***** DATASET CONTENT

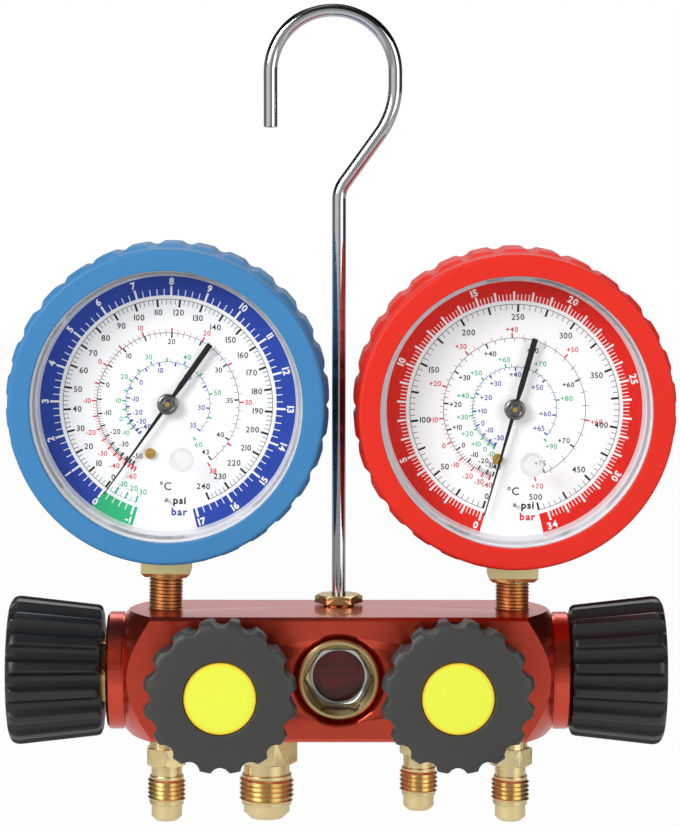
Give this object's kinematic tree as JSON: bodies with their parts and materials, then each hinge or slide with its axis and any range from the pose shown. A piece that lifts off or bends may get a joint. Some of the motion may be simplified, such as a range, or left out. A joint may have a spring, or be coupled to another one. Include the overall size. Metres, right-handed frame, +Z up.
{
  "type": "refrigerant manifold gauge",
  "caption": "Hand-held refrigerant manifold: red valve block with fluted knobs, booted blue and red dial gauges, sight glass, brass flare ports and a chromed hanging hook.",
  "frame": {"origin": "the hook's seat, the highest point inside its loop", "axes": "+Z up along the hook rod, -Y out of the dials towards the user, +X to the right as the user looks at the dials"},
  "size_m": [0.1915, 0.0701, 0.2366],
  "materials": {
    "anodised_red": "bright red anodised, brushed",
    "chromed_steel": "polished chrome plate",
    "brass": "turned, bare",
    "sight_glass": "clear",
    "zinc_steel": "zinc plated",
    "grey_knob": "satin moulded, dark grey",
    "black_knob": "satin moulded, black",
    "yellow_disc": "gloss yellow",
    "blue_disc": "gloss blue",
    "red_disc": "gloss red",
    "blue_rubber": "satin moulded",
    "red_rubber": "satin moulded",
    "case_black": "black paint",
    "bezel_white": "white moulded",
    "clear_lens": "clear acrylic",
    "plug_clear": "translucent",
    "dial_white": "white, printed scales",
    "pointer_black": "black paint",
    "bronze_tube": "drawn bronze"
  },
  "bodies": {
    "manifold": {"manifold_block": "anodised_red", "hook_nut": "brass", "sight_glass_ring": "brass", "sight_glass_window": "sight_glass", "low_side_port": "brass", "vacuum_port": "brass", "charging_port": "brass", "high_side_port": "brass", "valve_bonnets": "brass", "low_gauge_boot": "blue_rubber", "low_gauge_case": "case_black", "low_gauge_bezel": "bezel_white", "low_gauge_lens": "clear_lens", "low_gauge_dial": "dial_white", "low_gauge_socket": "brass", "low_gauge_bourdon_tube": "bronze_tube", "low_gauge_movement_frame": "brass", "high_gauge_boot": "red_rubber", "high_gauge_case": "case_black", "high_gauge_bezel": "bezel_white", "high_gauge_lens": "clear_lens", "high_gauge_dial": "dial_white", "high_gauge_socket": "brass", "high_gauge_bourdon_tube": "bronze_tube", "high_gauge_movement_frame": "brass"},
    "hanging_hook": {"hook": "chromed_steel"},
    "low_plug": {"low_valve_plug": "brass"},
    "low_handle": {"low_valve_stem": "brass", "low_valve_knob": "black_knob", "low_valve_disc": "blue_disc", "low_valve_knob_screw": "zinc_steel"},
    "high_plug": {"high_valve_plug": "brass"},
    "high_handle": {"high_valve_stem": "brass", "high_valve_knob": "black_knob", "high_valve_disc": "red_disc", "high_valve_knob_screw": "zinc_steel"},
    "vacuum_plug": {"vacuum_valve_plug": "brass"},
    "vacuum_handle": {"vacuum_valve_stem": "brass", "vacuum_valve_knob": "grey_knob", "vacuum_valve_disc": "yellow_disc", "vacuum_valve_knob_screw": "zinc_steel"},
    "charging_plug": {"charging_valve_plug": "brass"},
    "charging_handle": {"charging_valve_stem": "brass", "charging_valve_knob": "grey_knob", "charging_valve_disc": "yellow_disc", "charging_valve_knob_screw": "zinc_steel"},
    "low_pointer": {"low_gauge_pointer": "pointer_black", "low_gauge_pinion": "brass"},
    "low_sector": {"low_gauge_sector": "brass"},
    "low_link": {"low_gauge_link": "brass"},
    "low_zero_screw": {"low_gauge_zero_screw": "brass"},
    "low_lens_plug": {"low_gauge_lens_plug": "plug_clear"},
    "high_pointer": {"high_gauge_pointer": "pointer_black", "high_gauge_pinion": "brass"},
    "high_sector": {"high_gauge_sector": "brass"},
    "high_link": {"high_gauge_link": "brass"},
    "high_zero_screw": {"high_gauge_zero_screw": "brass"},
    "high_lens_plug": {"high_gauge_lens_plug": "plug_clear"}
  },
  "joints": [
    {"name": "hook_swivel", "type": "hinge", "parent": "manifold", "child": "hanging_hook", "pos_m": [0.0018, 0, -0.1706], "axis": [0, 0, 1], "continuous": true},
    {"name": "low_valve_lift", "type": "slide", "parent": "manifold", "child": "low_plug", "axis": [-1, 0, 0], "range_m": [-0.0013, 0.0012]},
    {"name": "low_valve_turn", "type": "hinge", "parent": "low_plug", "child": "low_handle", "pos_m": [-0.0649, -0.009, -0.1886], "axis": [-1, 0, 0], "range_deg": [-468, 432]},
    {"name": "high_valve_lift", "type": "slide", "parent": "manifold", "child": "high_plug", "axis": [1, 0, 0], "range_m": [0, 0.0025]},
    {"name": "high_valve_turn", "type": "hinge", "parent": "high_plug", "child": "high_handle", "pos_m": [0.0685, -0.009, -0.1886], "axis": [1, 0, 0], "range_deg": [0, 900]},
    {"name": "vacuum_valve_lift", "type": "slide", "parent": "manifold", "child": "vacuum_plug", "axis": [0, -1, 0], "range_m": [0, 0.0025]},
    {"name": "vacuum_valve_turn", "type": "hinge", "parent": "vacuum_plug", "child": "vacuum_handle", "pos_m": [-0.0311, -0.027, -0.1886], "axis": [0, -1, 0], "range_deg": [0, 900]},
    {"name": "charging_valve_lift", "type": "slide", "parent": "manifold", "child": "charging_plug", "axis": [0, -1, 0], "range_m": [0, 0.0025]},
    {"name": "charging_valve_turn", "type": "hinge", "parent": "charging_plug", "child": "charging_handle", "pos_m": [0.0347, -0.027, -0.1886], "axis": [0, -1, 0], "range_deg": [0, 900]},
    {"name": "low_pointer_turn", "type": "hinge", "parent": "manifold", "child": "low_pointer", "pos_m": [-0.047, -0.019, -0.1103], "axis": [0, 1, 0], "range_deg": [-18.1, 308.7], "stiffness_Nm_per_rad": 0.002},
    {"name": "low_sector_swing", "type": "hinge", "parent": "manifold", "child": "low_sector", "pos_m": [-0.03893, -0.0117, -0.12498], "axis": [0, 1, 0], "range_deg": [-36.02, 2.12]},
    {"name": "low_link_swing", "type": "hinge", "parent": "low_sector", "child": "low_link", "pos_m": [-0.03259, -0.0128, -0.12801], "axis": [0, 1, 0], "range_deg": [-2.88, 49.03]},
    {"name": "low_zero_screw_turn", "type": "hinge", "parent": "manifold", "child": "low_zero_screw", "pos_m": [-0.0521, -0.018, -0.1245], "axis": [0, -1, 0], "range_deg": [-180, 180]},
    {"name": "low_lens_plug_pull", "type": "slide", "parent": "manifold", "child": "low_lens_plug", "axis": [0, -1, 0], "range_m": [0, 0.006]},
    {"name": "high_pointer_turn", "type": "hinge", "parent": "manifold", "child": "high_pointer", "pos_m": [0.0519, -0.019, -0.1117], "axis": [0, 1, 0], "range_deg": [0, 326.1], "stiffness_Nm_per_rad": 0.002},
    {"name": "high_sector_swing", "type": "hinge", "parent": "manifold", "child": "high_sector", "pos_m": [0.06033, -0.0117, -0.12618], "axis": [0, 1, 0], "range_deg": [-38.05, 0.01]},
    {"name": "high_link_swing", "type": "hinge", "parent": "high_sector", "child": "high_link", "pos_m": [0.06674, -0.0128, -0.12905], "axis": [0, 1, 0], "range_deg": [-0.01, 51.79]},
    {"name": "high_zero_screw_turn", "type": "hinge", "parent": "manifold", "child": "high_zero_screw", "pos_m": [0.04715, -0.018, -0.12602], "axis": [0, -1, 0], "range_deg": [-180, 180]},
    {"name": "high_lens_plug_pull", "type": "slide", "parent": "manifold", "child": "high_lens_plug", "axis": [0, -1, 0], "range_m": [0, 0.006]}
  ],
  "couplings": [
    {"joint": "low_valve_lift", "follows": "low_valve_turn", "m_per_rad": 0.00015915},
    {"joint": "high_valve_lift", "follows": "high_valve_turn", "m_per_rad": 0.00015915},
    {"joint": "vacuum_valve_lift", "follows": "vacuum_valve_turn", "m_per_rad": 0.00015915},
    {"joint": "charging_valve_lift", "follows": "charging_valve_turn", "m_per_rad": 0.00015915},
    {"joint": "low_sector_swing", "follows": "low_pointer_turn", "ratio": -0.11667},
    {"joint": "low_link_swing", "follows": "low_pointer_turn", "ratio": 0.1588},
    {"joint": "high_sector_swing", "follows": "high_pointer_turn", "ratio": -0.11667},
    {"joint": "high_link_swing", "follows": "high_pointer_turn", "ratio": 0.1588}
  ]
}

**********

Copy whichever lines in the listing above contain the word "with".

CORRECT OUTPUT —
Give this object's kinematic tree as JSON: bodies with their parts and materials, then each hinge or slide with its axis and any range from the pose shown. A piece that lifts off or bends may get a joint. Some of the motion may be simplified, such as a range, or left out. A joint may have a spring, or be coupled to another one. Include the overall size. Metres, right-handed frame, +Z up.
  "caption": "Hand-held refrigerant manifold: red valve block with fluted knobs, booted blue and red dial gauges, sight glass, brass flare ports and a chromed hanging hook.",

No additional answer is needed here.